Dataset extract:
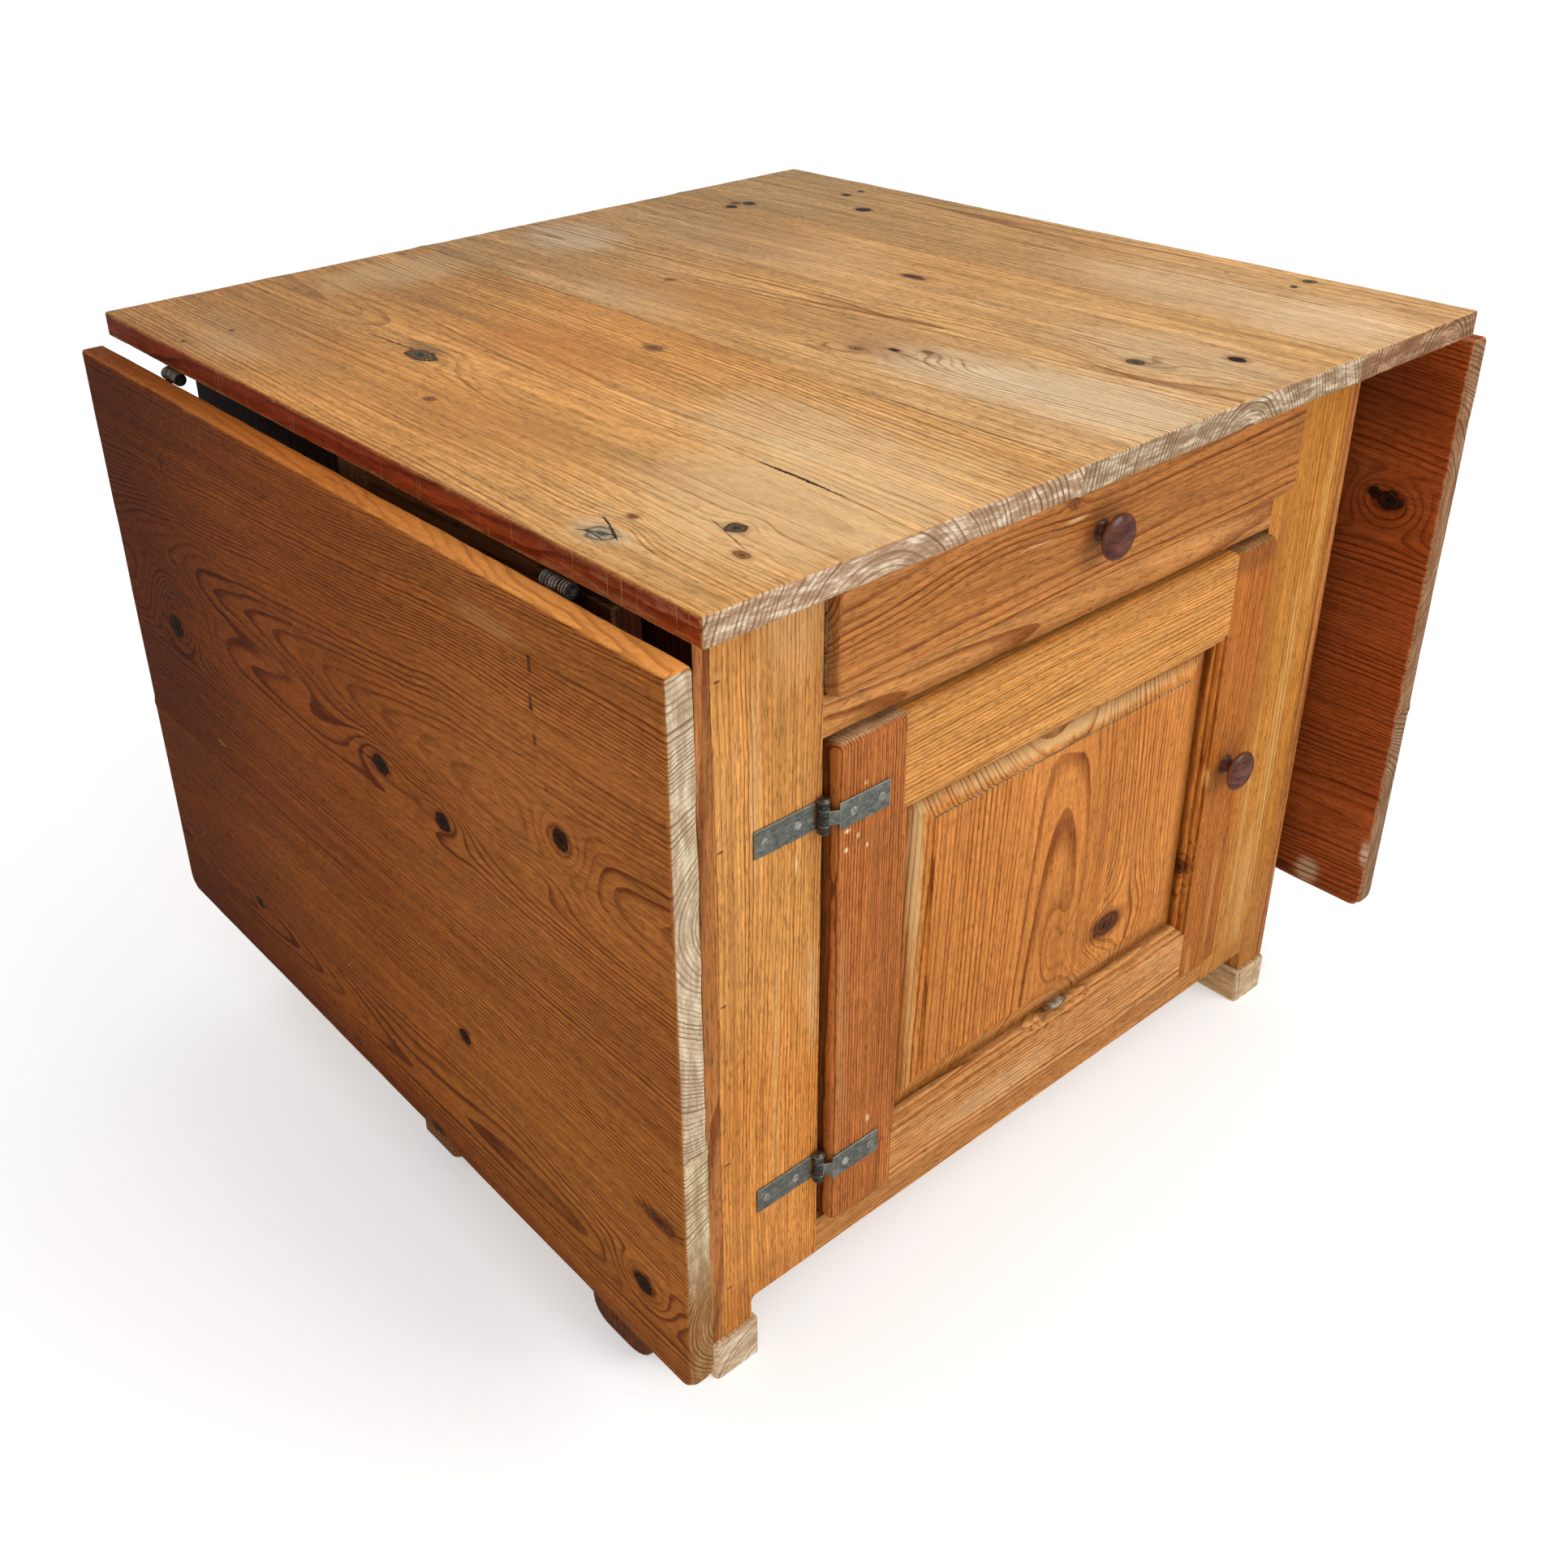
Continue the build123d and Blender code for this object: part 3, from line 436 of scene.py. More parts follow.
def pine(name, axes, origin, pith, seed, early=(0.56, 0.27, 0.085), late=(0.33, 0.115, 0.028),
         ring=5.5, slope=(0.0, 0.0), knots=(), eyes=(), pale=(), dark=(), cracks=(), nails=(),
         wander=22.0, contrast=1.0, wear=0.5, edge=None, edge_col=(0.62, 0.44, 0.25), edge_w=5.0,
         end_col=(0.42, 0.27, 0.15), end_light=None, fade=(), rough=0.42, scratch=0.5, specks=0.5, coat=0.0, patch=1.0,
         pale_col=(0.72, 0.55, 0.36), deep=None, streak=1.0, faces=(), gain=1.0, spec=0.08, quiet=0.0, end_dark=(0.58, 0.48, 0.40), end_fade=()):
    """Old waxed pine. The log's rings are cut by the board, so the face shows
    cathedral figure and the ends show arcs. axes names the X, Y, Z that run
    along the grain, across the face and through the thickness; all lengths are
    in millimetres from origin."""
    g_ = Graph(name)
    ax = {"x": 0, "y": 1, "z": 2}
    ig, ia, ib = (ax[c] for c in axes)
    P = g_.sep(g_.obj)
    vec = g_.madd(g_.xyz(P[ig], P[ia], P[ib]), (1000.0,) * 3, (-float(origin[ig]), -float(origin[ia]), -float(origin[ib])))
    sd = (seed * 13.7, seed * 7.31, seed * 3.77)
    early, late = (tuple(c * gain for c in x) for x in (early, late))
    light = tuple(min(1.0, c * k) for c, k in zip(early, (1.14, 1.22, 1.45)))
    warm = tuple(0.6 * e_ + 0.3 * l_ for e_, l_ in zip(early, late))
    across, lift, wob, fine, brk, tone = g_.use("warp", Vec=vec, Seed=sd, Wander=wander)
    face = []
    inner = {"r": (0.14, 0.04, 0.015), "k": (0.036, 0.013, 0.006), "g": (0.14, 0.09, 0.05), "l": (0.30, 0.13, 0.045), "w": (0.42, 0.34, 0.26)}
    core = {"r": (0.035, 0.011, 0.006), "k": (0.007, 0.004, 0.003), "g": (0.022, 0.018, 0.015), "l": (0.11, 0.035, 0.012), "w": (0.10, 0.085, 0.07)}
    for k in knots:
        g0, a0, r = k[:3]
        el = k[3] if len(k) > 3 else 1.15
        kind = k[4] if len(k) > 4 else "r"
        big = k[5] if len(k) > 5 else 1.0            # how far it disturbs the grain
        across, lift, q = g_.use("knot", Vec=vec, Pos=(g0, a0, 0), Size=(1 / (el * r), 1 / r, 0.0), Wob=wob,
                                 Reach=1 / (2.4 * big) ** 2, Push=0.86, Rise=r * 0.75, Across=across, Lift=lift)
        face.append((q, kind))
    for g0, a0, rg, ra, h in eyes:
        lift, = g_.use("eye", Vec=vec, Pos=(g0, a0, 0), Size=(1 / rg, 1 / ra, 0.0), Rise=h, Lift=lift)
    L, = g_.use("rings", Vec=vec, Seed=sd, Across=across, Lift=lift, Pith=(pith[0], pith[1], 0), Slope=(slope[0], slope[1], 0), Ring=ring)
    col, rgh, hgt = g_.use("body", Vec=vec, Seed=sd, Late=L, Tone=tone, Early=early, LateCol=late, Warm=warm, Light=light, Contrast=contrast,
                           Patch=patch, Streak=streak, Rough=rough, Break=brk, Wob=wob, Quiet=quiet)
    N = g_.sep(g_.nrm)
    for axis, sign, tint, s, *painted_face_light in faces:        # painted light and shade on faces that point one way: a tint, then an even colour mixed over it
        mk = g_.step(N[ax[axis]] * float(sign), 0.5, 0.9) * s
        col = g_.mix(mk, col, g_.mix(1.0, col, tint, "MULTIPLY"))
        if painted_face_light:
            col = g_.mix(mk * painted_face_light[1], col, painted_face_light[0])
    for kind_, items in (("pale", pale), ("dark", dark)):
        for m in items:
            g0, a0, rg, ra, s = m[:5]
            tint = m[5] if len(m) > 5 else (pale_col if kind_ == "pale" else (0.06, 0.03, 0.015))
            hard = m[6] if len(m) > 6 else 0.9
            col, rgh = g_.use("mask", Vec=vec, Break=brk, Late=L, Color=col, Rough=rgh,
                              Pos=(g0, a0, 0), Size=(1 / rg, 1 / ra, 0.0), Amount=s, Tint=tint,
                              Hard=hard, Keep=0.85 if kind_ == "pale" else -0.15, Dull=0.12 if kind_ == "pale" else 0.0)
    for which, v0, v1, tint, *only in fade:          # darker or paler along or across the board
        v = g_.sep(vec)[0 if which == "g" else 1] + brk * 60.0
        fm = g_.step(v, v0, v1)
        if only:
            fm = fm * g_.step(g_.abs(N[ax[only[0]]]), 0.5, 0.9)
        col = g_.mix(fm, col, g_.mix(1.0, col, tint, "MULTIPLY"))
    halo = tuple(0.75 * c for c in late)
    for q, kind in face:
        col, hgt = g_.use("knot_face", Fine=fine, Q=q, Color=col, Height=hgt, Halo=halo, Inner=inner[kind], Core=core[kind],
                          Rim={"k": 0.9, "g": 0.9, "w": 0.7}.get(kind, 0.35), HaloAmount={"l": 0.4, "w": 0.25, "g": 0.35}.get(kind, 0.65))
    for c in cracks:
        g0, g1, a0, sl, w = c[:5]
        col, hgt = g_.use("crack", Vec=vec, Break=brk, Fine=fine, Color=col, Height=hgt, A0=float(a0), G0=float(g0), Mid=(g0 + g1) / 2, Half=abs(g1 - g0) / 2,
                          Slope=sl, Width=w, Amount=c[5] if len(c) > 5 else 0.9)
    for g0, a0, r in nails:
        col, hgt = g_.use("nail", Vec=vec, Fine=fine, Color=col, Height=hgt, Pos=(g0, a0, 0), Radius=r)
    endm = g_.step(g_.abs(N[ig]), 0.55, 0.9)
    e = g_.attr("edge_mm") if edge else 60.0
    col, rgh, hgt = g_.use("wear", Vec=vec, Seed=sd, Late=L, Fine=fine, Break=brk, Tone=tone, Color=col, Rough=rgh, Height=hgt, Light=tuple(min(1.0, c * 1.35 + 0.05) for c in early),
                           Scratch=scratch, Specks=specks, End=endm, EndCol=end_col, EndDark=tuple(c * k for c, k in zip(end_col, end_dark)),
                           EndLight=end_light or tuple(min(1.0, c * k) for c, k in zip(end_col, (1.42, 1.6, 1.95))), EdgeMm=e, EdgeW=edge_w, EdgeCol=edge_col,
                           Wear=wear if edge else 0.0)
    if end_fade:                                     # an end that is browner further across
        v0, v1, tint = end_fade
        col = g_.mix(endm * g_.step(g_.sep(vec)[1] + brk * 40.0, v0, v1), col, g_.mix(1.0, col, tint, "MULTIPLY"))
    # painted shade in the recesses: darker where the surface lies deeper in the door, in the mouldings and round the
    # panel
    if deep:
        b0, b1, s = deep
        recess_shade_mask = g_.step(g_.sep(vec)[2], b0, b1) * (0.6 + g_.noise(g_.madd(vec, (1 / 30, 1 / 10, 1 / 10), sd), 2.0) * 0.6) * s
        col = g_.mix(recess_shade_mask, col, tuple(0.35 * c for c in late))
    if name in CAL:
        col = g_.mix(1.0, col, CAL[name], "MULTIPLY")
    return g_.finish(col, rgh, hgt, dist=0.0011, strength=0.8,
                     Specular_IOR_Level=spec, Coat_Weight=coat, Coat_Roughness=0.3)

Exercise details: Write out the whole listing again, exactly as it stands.

Written response:
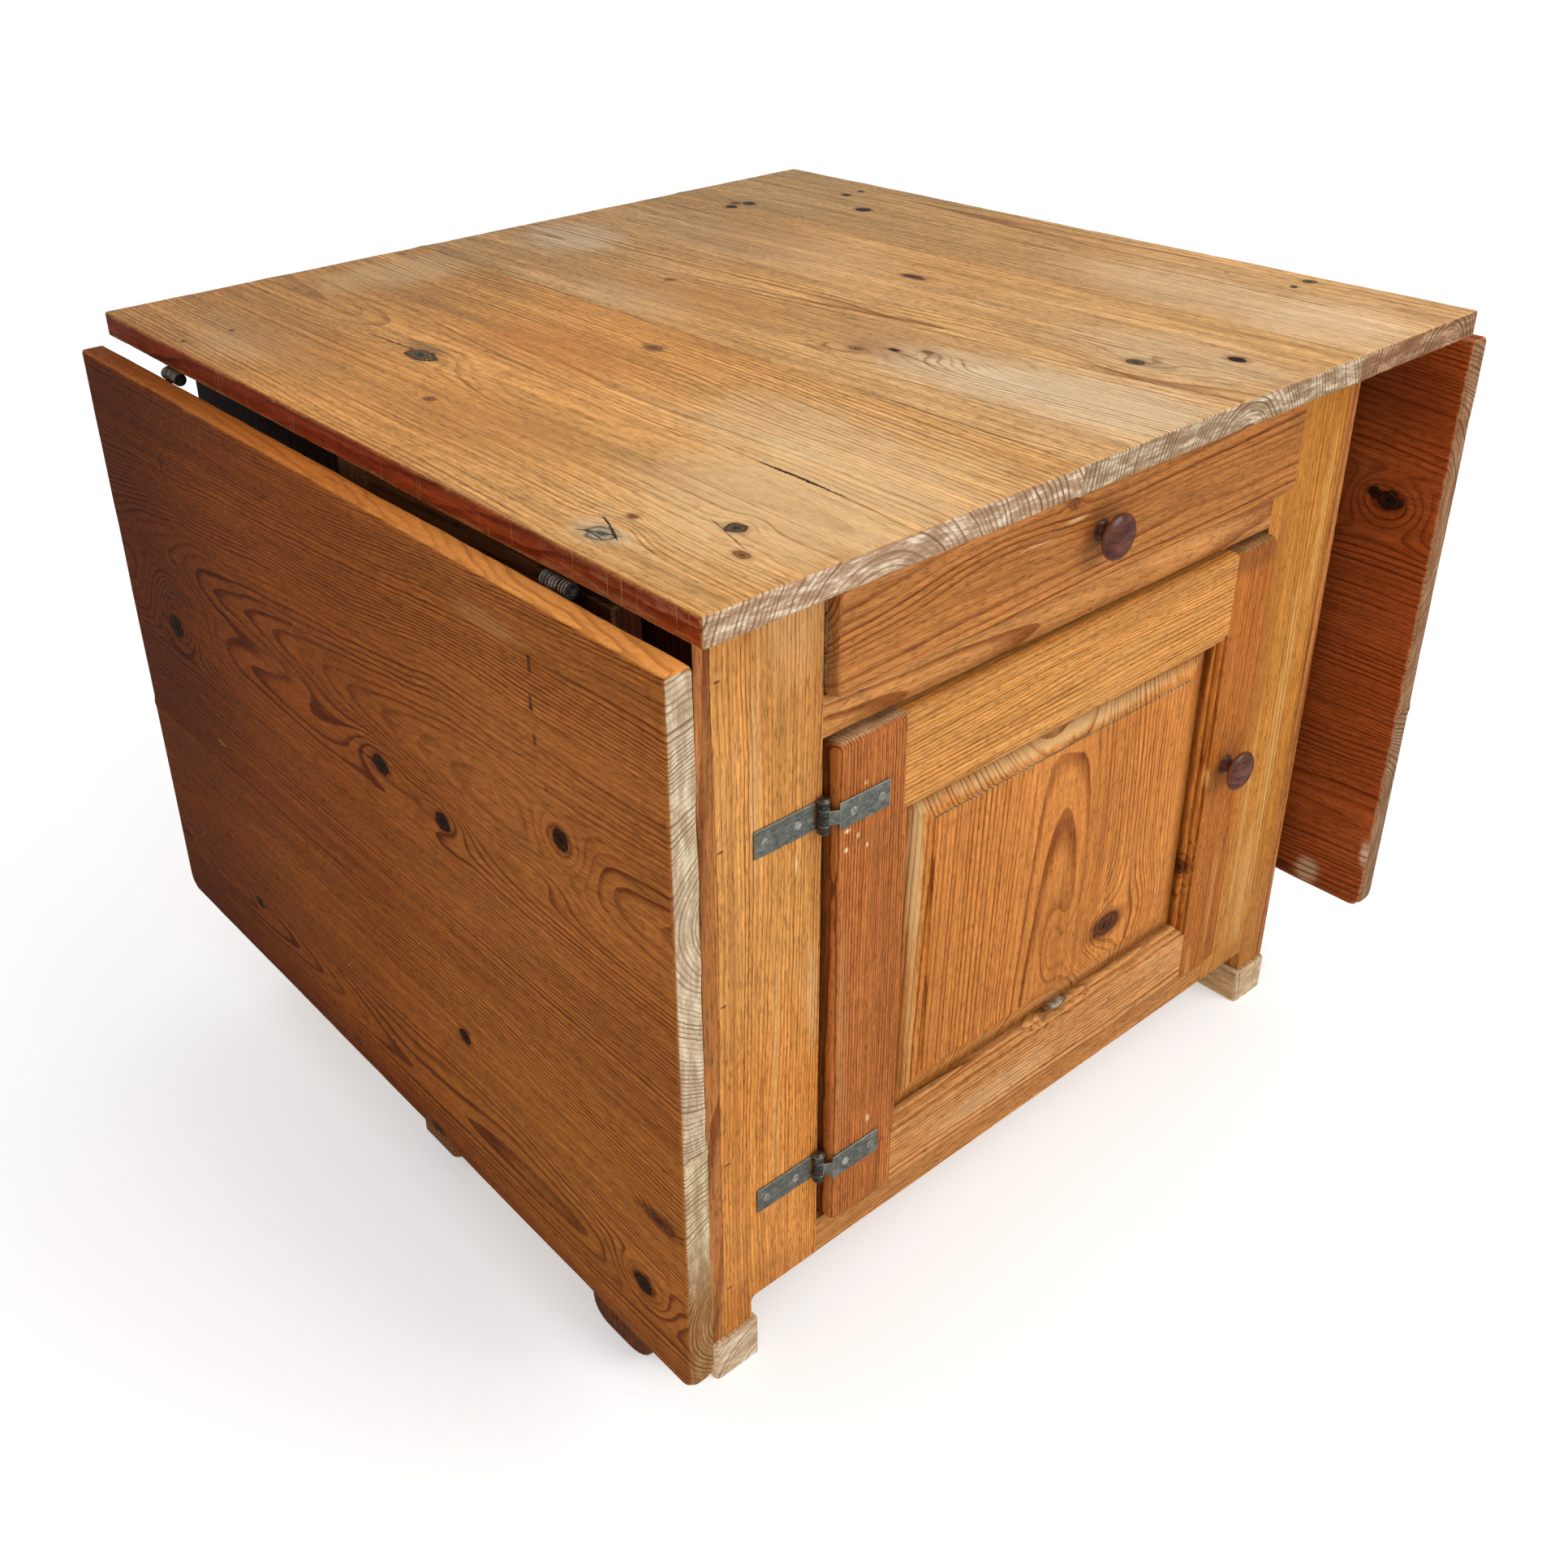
Continue the build123d and Blender code for this object: part 3, from line 436 of scene.py. More parts follow.
def pine(name, axes, origin, pith, seed, early=(0.56, 0.27, 0.085), late=(0.33, 0.115, 0.028),
         ring=5.5, slope=(0.0, 0.0), knots=(), eyes=(), pale=(), dark=(), cracks=(), nails=(),
         wander=22.0, contrast=1.0, wear=0.5, edge=None, edge_col=(0.62, 0.44, 0.25), edge_w=5.0,
         end_col=(0.42, 0.27, 0.15), end_light=None, fade=(), rough=0.42, scratch=0.5, specks=0.5, coat=0.0, patch=1.0,
         pale_col=(0.72, 0.55, 0.36), deep=None, streak=1.0, faces=(), gain=1.0, spec=0.08, quiet=0.0, end_dark=(0.58, 0.48, 0.40), end_fade=()):
    """Old waxed pine. The log's rings are cut by the board, so the face shows
    cathedral figure and the ends show arcs. axes names the X, Y, Z that run
    along the grain, across the face and through the thickness; all lengths are
    in millimetres from origin."""
    g_ = Graph(name)
    ax = {"x": 0, "y": 1, "z": 2}
    ig, ia, ib = (ax[c] for c in axes)
    P = g_.sep(g_.obj)
    vec = g_.madd(g_.xyz(P[ig], P[ia], P[ib]), (1000.0,) * 3, (-float(origin[ig]), -float(origin[ia]), -float(origin[ib])))
    sd = (seed * 13.7, seed * 7.31, seed * 3.77)
    early, late = (tuple(c * gain for c in x) for x in (early, late))
    light = tuple(min(1.0, c * k) for c, k in zip(early, (1.14, 1.22, 1.45)))
    warm = tuple(0.6 * e_ + 0.3 * l_ for e_, l_ in zip(early, late))
    across, lift, wob, fine, brk, tone = g_.use("warp", Vec=vec, Seed=sd, Wander=wander)
    face = []
    inner = {"r": (0.14, 0.04, 0.015), "k": (0.036, 0.013, 0.006), "g": (0.14, 0.09, 0.05), "l": (0.30, 0.13, 0.045), "w": (0.42, 0.34, 0.26)}
    core = {"r": (0.035, 0.011, 0.006), "k": (0.007, 0.004, 0.003), "g": (0.022, 0.018, 0.015), "l": (0.11, 0.035, 0.012), "w": (0.10, 0.085, 0.07)}
    for k in knots:
        g0, a0, r = k[:3]
        el = k[3] if len(k) > 3 else 1.15
        kind = k[4] if len(k) > 4 else "r"
        big = k[5] if len(k) > 5 else 1.0            # how far it disturbs the grain
        across, lift, q = g_.use("knot", Vec=vec, Pos=(g0, a0, 0), Size=(1 / (el * r), 1 / r, 0.0), Wob=wob,
                                 Reach=1 / (2.4 * big) ** 2, Push=0.86, Rise=r * 0.75, Across=across, Lift=lift)
        face.append((q, kind))
    for g0, a0, rg, ra, h in eyes:
        lift, = g_.use("eye", Vec=vec, Pos=(g0, a0, 0), Size=(1 / rg, 1 / ra, 0.0), Rise=h, Lift=lift)
    L, = g_.use("rings", Vec=vec, Seed=sd, Across=across, Lift=lift, Pith=(pith[0], pith[1], 0), Slope=(slope[0], slope[1], 0), Ring=ring)
    col, rgh, hgt = g_.use("body", Vec=vec, Seed=sd, Late=L, Tone=tone, Early=early, LateCol=late, Warm=warm, Light=light, Contrast=contrast,
                           Patch=patch, Streak=streak, Rough=rough, Break=brk, Wob=wob, Quiet=quiet)
    N = g_.sep(g_.nrm)
    for axis, sign, tint, s, *painted_face_light in faces:        # painted light and shade on faces that point one way: a tint, then an even colour mixed over it
        mk = g_.step(N[ax[axis]] * float(sign), 0.5, 0.9) * s
        col = g_.mix(mk, col, g_.mix(1.0, col, tint, "MULTIPLY"))
        if painted_face_light:
            col = g_.mix(mk * painted_face_light[1], col, painted_face_light[0])
    for kind_, items in (("pale", pale), ("dark", dark)):
        for m in items:
            g0, a0, rg, ra, s = m[:5]
            tint = m[5] if len(m) > 5 else (pale_col if kind_ == "pale" else (0.06, 0.03, 0.015))
            hard = m[6] if len(m) > 6 else 0.9
            col, rgh = g_.use("mask", Vec=vec, Break=brk, Late=L, Color=col, Rough=rgh,
                              Pos=(g0, a0, 0), Size=(1 / rg, 1 / ra, 0.0), Amount=s, Tint=tint,
                              Hard=hard, Keep=0.85 if kind_ == "pale" else -0.15, Dull=0.12 if kind_ == "pale" else 0.0)
    for which, v0, v1, tint, *only in fade:          # darker or paler along or across the board
        v = g_.sep(vec)[0 if which == "g" else 1] + brk * 60.0
        fm = g_.step(v, v0, v1)
        if only:
            fm = fm * g_.step(g_.abs(N[ax[only[0]]]), 0.5, 0.9)
        col = g_.mix(fm, col, g_.mix(1.0, col, tint, "MULTIPLY"))
    halo = tuple(0.75 * c for c in late)
    for q, kind in face:
        col, hgt = g_.use("knot_face", Fine=fine, Q=q, Color=col, Height=hgt, Halo=halo, Inner=inner[kind], Core=core[kind],
                          Rim={"k": 0.9, "g": 0.9, "w": 0.7}.get(kind, 0.35), HaloAmount={"l": 0.4, "w": 0.25, "g": 0.35}.get(kind, 0.65))
    for c in cracks:
        g0, g1, a0, sl, w = c[:5]
        col, hgt = g_.use("crack", Vec=vec, Break=brk, Fine=fine, Color=col, Height=hgt, A0=float(a0), G0=float(g0), Mid=(g0 + g1) / 2, Half=abs(g1 - g0) / 2,
                          Slope=sl, Width=w, Amount=c[5] if len(c) > 5 else 0.9)
    for g0, a0, r in nails:
        col, hgt = g_.use("nail", Vec=vec, Fine=fine, Color=col, Height=hgt, Pos=(g0, a0, 0), Radius=r)
    endm = g_.step(g_.abs(N[ig]), 0.55, 0.9)
    e = g_.attr("edge_mm") if edge else 60.0
    col, rgh, hgt = g_.use("wear", Vec=vec, Seed=sd, Late=L, Fine=fine, Break=brk, Tone=tone, Color=col, Rough=rgh, Height=hgt, Light=tuple(min(1.0, c * 1.35 + 0.05) for c in early),
                           Scratch=scratch, Specks=specks, End=endm, EndCol=end_col, EndDark=tuple(c * k for c, k in zip(end_col, end_dark)),
                           EndLight=end_light or tuple(min(1.0, c * k) for c, k in zip(end_col, (1.42, 1.6, 1.95))), EdgeMm=e, EdgeW=edge_w, EdgeCol=edge_col,
                           Wear=wear if edge else 0.0)
    if end_fade:                                     # an end that is browner further across
        v0, v1, tint = end_fade
        col = g_.mix(endm * g_.step(g_.sep(vec)[1] + brk * 40.0, v0, v1), col, g_.mix(1.0, col, tint, "MULTIPLY"))
    # painted shade in the recesses: darker where the surface lies deeper in the door, in the mouldings and round the
    # panel
    if deep:
        b0, b1, s = deep
        recess_shade_mask = g_.step(g_.sep(vec)[2], b0, b1) * (0.6 + g_.noise(g_.madd(vec, (1 / 30, 1 / 10, 1 / 10), sd), 2.0) * 0.6) * s
        col = g_.mix(recess_shade_mask, col, tuple(0.35 * c for c in late))
    if name in CAL:
        col = g_.mix(1.0, col, CAL[name], "MULTIPLY")
    return g_.finish(col, rgh, hgt, dist=0.0011, strength=0.8,
                     Specular_IOR_Level=spec, Coat_Weight=coat, Coat_Roughness=0.3)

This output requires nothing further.